Looking at the data below, count the lines that contain the string "bodies". Write only the total.

[begin DATA LINES]

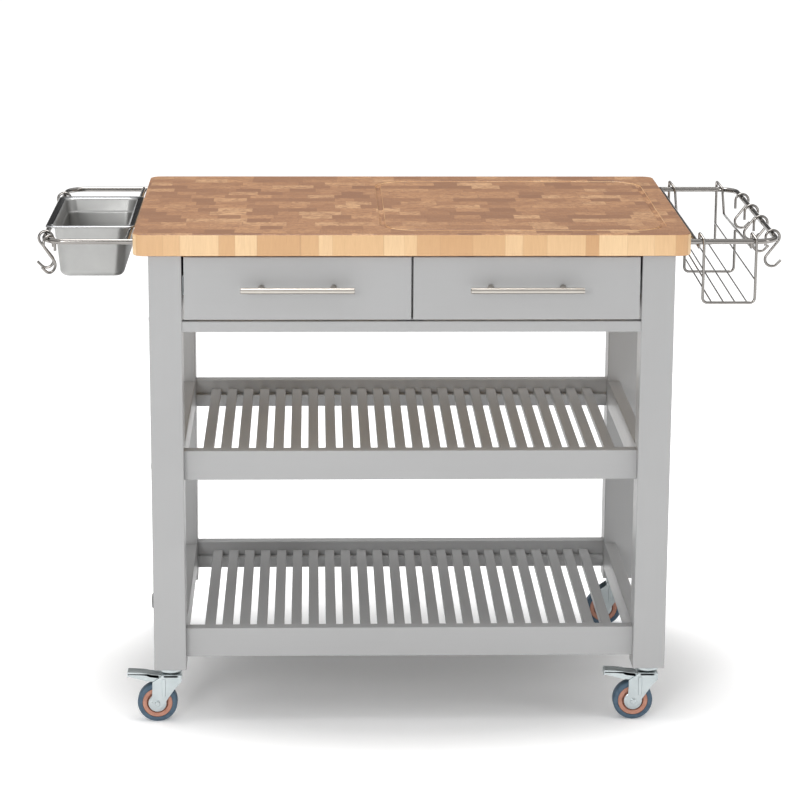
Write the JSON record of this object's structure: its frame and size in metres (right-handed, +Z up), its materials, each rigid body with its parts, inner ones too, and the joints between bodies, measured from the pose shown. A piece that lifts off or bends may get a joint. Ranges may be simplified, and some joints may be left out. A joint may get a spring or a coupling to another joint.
{
  "type": "kitchen island cart",
  "caption": "Rolling kitchen island: butcher-block worktop on a grey painted frame with drawers, slatted shelves, end bars, a hanging pan, wire basket, hooks and casters.",
  "frame": {"origin": "floor level, under the centre of the whole cart's bounding box, hooks and drawer pulls included", "axes": "+Z up, +X to the right of a person facing the drawers, and the drawers open towards -Y"},
  "size_m": [1.3812, 0.6736, 0.94],
  "materials": {
    "butcher_block": "oiled end-grain blocks, satin",
    "grey_paint": "satin light grey paint on solid wood",
    "birch": "clear lacquered birch",
    "brushed_nickel": "brushed satin nickel",
    "stainless_wire": "polished stainless wire and rod",
    "stainless_sheet": "satin stainless sheet",
    "zinc_plate": "bright zinc-plated pressed steel",
    "core_plastic": "moulded terracotta-coloured wheel core",
    "tyre_rubber": "dark slate-blue rubber tread",
    "black_plastic": "moulded black cap"
  },
  "bodies": {
    "frame": {"worktop": "butcher_block", "leg_front_left": "grey_paint", "leg_front_right": "grey_paint", "leg_back_left": "grey_paint", "leg_back_right": "grey_paint", "leg_bolt_cap": "black_plastic", "side_apron_left": "grey_paint", "side_apron_right": "grey_paint", "back_apron": "grey_paint", "front_case_rail": "grey_paint", "case_divider": "grey_paint", "runner_left_outer": "zinc_plate", "runner_left_inner": "zinc_plate", "runner_right_outer": "zinc_plate", "runner_right_inner": "zinc_plate", "shelf_lower_rail_front": "grey_paint", "shelf_lower_rail_back": "grey_paint", "shelf_lower_rail_left": "grey_paint", "shelf_lower_rail_right": "grey_paint", "shelf_lower_deck": "grey_paint", "shelf_middle_rail_front": "grey_paint", "shelf_middle_rail_back": "grey_paint", "shelf_middle_rail_left": "grey_paint", "shelf_middle_rail_right": "grey_paint", "shelf_middle_deck": "grey_paint", "hanging_bar_left": "stainless_wire", "hanging_bar_right": "stainless_wire", "caster_stem_front_left": "zinc_plate", "caster_stem_front_right": "zinc_plate", "caster_stem_back_left": "zinc_plate", "caster_stem_back_right": "zinc_plate"},
    "drawer_left": {"drawer_front_left": "grey_paint", "drawer_box_left": "birch", "drawer_pull_left": "brushed_nickel"},
    "drawer_right": {"drawer_front_right": "grey_paint", "drawer_box_right": "birch", "drawer_pull_right": "brushed_nickel"},
    "pan": {"pan": "stainless_sheet"},
    "basket": {"basket": "stainless_wire"},
    "hook_right_1": {"hook_right_1": "stainless_wire"},
    "hook_right_2": {"hook_right_2": "stainless_wire"},
    "hook_right_3": {"hook_right_3": "stainless_wire"},
    "hook_right_4": {"hook_right_4": "stainless_wire"},
    "hook_left_1": {"hook_left_1": "stainless_wire"},
    "hook_left_2": {"hook_left_2": "stainless_wire"},
    "hook_left_3": {"hook_left_3": "stainless_wire"},
    "caster_front_left": {"caster_fork_front_left": "zinc_plate"},
    "caster_front_right": {"caster_fork_front_right": "zinc_plate"},
    "caster_back_left": {"caster_fork_back_left": "zinc_plate"},
    "caster_back_right": {"caster_fork_back_right": "zinc_plate"},
    "wheel_front_left": {"wheel_core_front_left": "core_plastic", "tyre_front_left": "tyre_rubber"},
    "wheel_front_right": {"wheel_core_front_right": "core_plastic", "tyre_front_right": "tyre_rubber"},
    "wheel_back_left": {"wheel_core_back_left": "core_plastic", "tyre_back_left": "tyre_rubber"},
    "wheel_back_right": {"wheel_core_back_right": "core_plastic", "tyre_back_right": "tyre_rubber"},
    "pedal_front_left": {"brake_pedal_front_left": "zinc_plate"},
    "pedal_front_right": {"brake_pedal_front_right": "zinc_plate"}
  },
  "joints": [
    {"name": "drawer_left_slide", "type": "slide", "parent": "frame", "child": "drawer_left", "axis": [0, -1, 0], "range_m": [0, 0.36]},
    {"name": "drawer_right_slide", "type": "slide", "parent": "frame", "child": "drawer_right", "axis": [0, -1, 0], "range_m": [0, 0.36]},
    {"name": "pan_lift", "type": "slide", "parent": "frame", "child": "pan", "axis": [0, 0, 1], "range_m": [0, 0.12]},
    {"name": "basket_lift", "type": "slide", "parent": "frame", "child": "basket", "axis": [0, 0, 1], "range_m": [0, 0.05]},
    {"name": "hook_right_1_swing", "type": "hinge", "parent": "frame", "child": "hook_right_1", "pos_m": [0.672, 0.19375, 0.92], "axis": [0, 1, 0], "range_deg": [-60, 6]},
    {"name": "hook_right_2_swing", "type": "hinge", "parent": "frame", "child": "hook_right_2", "pos_m": [0.672, 0.06675, 0.92], "axis": [0, 1, 0], "range_deg": [-60, 6]},
    {"name": "hook_right_3_swing", "type": "hinge", "parent": "frame", "child": "hook_right_3", "pos_m": [0.672, -0.05425, 0.92], "axis": [0, 1, 0], "range_deg": [-60, 6]},
    {"name": "hook_right_4_swing", "type": "hinge", "parent": "frame", "child": "hook_right_4", "pos_m": [0.672, -0.20225, 0.92], "axis": [0, 1, 0], "range_deg": [-60, 6]},
    {"name": "hook_left_1_swing", "type": "hinge", "parent": "frame", "child": "hook_left_1", "pos_m": [-0.672, 0.20675, 0.92], "axis": [0, 1, 0], "range_deg": [-15, 60]},
    {"name": "hook_left_2_swing", "type": "hinge", "parent": "frame", "child": "hook_left_2", "pos_m": [-0.672, -0.21025, 0.92], "axis": [0, 1, 0], "range_deg": [-15, 60]},
    {"name": "hook_left_3_swing", "type": "hinge", "parent": "frame", "child": "hook_left_3", "pos_m": [-0.66173, -0.26002, 0.92], "axis": [-0.6691, 0.7431, 0], "range_deg": [-15, 25]},
    {"name": "caster_front_left_swivel", "type": "hinge", "parent": "frame", "child": "caster_front_left", "pos_m": [-0.45, -0.27325, 0.1], "axis": [0, 0, 1], "continuous": true},
    {"name": "caster_front_right_swivel", "type": "hinge", "parent": "frame", "child": "caster_front_right", "pos_m": [0.45, -0.27325, 0.1], "axis": [0, 0, 1], "continuous": true},
    {"name": "caster_back_left_swivel", "type": "hinge", "parent": "frame", "child": "caster_back_left", "pos_m": [-0.45, 0.29675, 0.1], "axis": [0, 0, 1], "continuous": true},
    {"name": "caster_back_right_swivel", "type": "hinge", "parent": "frame", "child": "caster_back_right", "pos_m": [0.45, 0.29675, 0.1], "axis": [0, 0, 1], "continuous": true},
    {"name": "wheel_front_left_spin", "type": "hinge", "parent": "caster_front_left", "child": "wheel_front_left", "pos_m": [-0.476, -0.27325, 0.0375], "axis": [0, 1, 0], "continuous": true},
    {"name": "wheel_front_right_spin", "type": "hinge", "parent": "caster_front_right", "child": "wheel_front_right", "pos_m": [0.424, -0.27325, 0.0375], "axis": [0, 1, 0], "continuous": true},
    {"name": "wheel_back_left_spin", "type": "hinge", "parent": "caster_back_left", "child": "wheel_back_left", "pos_m": [-0.476, 0.29675, 0.0375], "axis": [0, 1, 0], "continuous": true},
    {"name": "wheel_back_right_spin", "type": "hinge", "parent": "caster_back_right", "child": "wheel_back_right", "pos_m": [0.424, 0.29675, 0.0375], "axis": [0, 1, 0], "continuous": true},
    {"name": "brake_front_left_press", "type": "hinge", "parent": "caster_front_left", "child": "pedal_front_left", "pos_m": [-0.47, -0.27325, 0.089], "axis": [0, -1, 0], "range_deg": [0, 12]},
    {"name": "brake_front_right_press", "type": "hinge", "parent": "caster_front_right", "child": "pedal_front_right", "pos_m": [0.43, -0.27325, 0.089], "axis": [0, -1, 0], "range_deg": [0, 12]}
  ]
}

[end DATA LINES]

TASK OUTPUT: 2